Cancer cells that are ‘born to be bad’
More than a decade ago, scientists believed that most cancer was something that happened over the course of a lifetime. The thought was that healthy cells produce cancerous ones randomly, and whether the cancer turned invasive and deadly was also up to chance—and it was impossible to pass on to children.
Then, in 2015, Curtis found evidence that genetics affect the epitopes of all cells, including cancer. Using samples of colorectal tumors, Curtis found that even at their earliest stages, aggressive, metastatic colorectal tumors looked different on a cellular level than their more indolent counterparts.
Not only can young cancer cells look different from healthy cells—cancer cells often also look very different from each other. Polyak’s work showed high levels of molecular and genetic variation within a single breast tumor in an individual woman. Tumor cells were not identical clones of each other but could vary widely both in the genes they carried and their physical characteristics. This means that treatment like hormone therapy wouldn’t necessarily wipe out tumor cells: some cells can survive and seed a fully resistant, triple negative breast tumor that is more aggressive and has few treatment options, Polyak says.
Breast cancer forecasts
Scientists have known about the importance of inherited mutations in genes like BRCA1 and BRCA2 in impacting cancer development since the 1980s, Curtis says. Individuals carrying certain versions of these two genes have an extremely high risk of developing breast, ovarian, and other cancers. But many individuals who have inherited an increased risk for breast cancer don’t have these two variants, leaving scientists to ask where this risk comes from.
What Curtis and her postdoctoral fellow Kathleen Houlahan wanted to know was how inherited immune differences could help explain why some women develop breast cancers that were readily treatable, and others relapse decades after seemingly successful treatment.
This type of investigation required lots of data, so Houlihan and Curtis stitched together information from a range of datasets, including tumor cell atlases and cancer registries. Their analysis of over 6,000 breast tumors showed that cells varied in what scientists call their “germline epitope burden,” which could help predict how aggressive a cancer might form.

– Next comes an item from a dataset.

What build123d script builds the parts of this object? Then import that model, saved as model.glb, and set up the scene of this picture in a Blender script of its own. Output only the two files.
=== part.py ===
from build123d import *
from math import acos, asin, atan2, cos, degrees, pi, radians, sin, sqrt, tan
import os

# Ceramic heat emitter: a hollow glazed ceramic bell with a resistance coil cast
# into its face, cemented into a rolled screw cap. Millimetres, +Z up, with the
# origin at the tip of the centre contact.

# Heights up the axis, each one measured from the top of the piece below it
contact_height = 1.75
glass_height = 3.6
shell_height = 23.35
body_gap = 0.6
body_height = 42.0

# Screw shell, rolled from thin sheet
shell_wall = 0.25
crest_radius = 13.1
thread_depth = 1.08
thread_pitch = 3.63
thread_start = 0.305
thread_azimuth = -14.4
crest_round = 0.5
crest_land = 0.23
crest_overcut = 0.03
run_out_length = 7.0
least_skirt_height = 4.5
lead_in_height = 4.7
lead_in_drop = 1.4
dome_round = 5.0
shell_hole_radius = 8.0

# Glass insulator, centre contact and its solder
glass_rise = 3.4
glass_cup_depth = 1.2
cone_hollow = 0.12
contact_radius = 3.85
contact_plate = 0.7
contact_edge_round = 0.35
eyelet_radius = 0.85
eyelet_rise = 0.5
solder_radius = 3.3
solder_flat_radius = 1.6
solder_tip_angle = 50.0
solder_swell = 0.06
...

What they found is that that women with higher germline epitope burdens (i.e. more flashy neon signs) were more likely to catch and eliminate cancer cells early and prevent it from becoming invasive. However, if women had cancer with flashy signs and escaped immune surveillance, "the pattern flips," Houlahan said in a report for Stanford University. The cancer would be more likely to become aggressive, learning to outsmart the the immune system. It could become invasive, affecting nearby tissue, or spread and metastasize to distant parts of the body.
The future of breast cancer prevention
This study, Polyak said, could help separate women into high- and low-risk groups, which is important for prevention. Women who were less able to detect flashy cancer cells could be identified and receive more frequent mammograms and other screenings. “This paper is just the tip of the iceberg,” she says. “The more we know, the better we can predict risk.”
Curtis says that these results are important not just in advancing our understanding of how cancer develops but also in creating better precision medicine treatments for breast and other cancers. She envisions a potential genetic test that can help predict those at the highest risk of developing aggressive breast cancer and developing therapies for these specific subtypes of disease.
“Right now, our surveillance is a bit haphazard,” Curtis says. “We’re not doing enough for the women at highest risk for dying if we don’t treat them and surveil them differently. I think we’re failing.”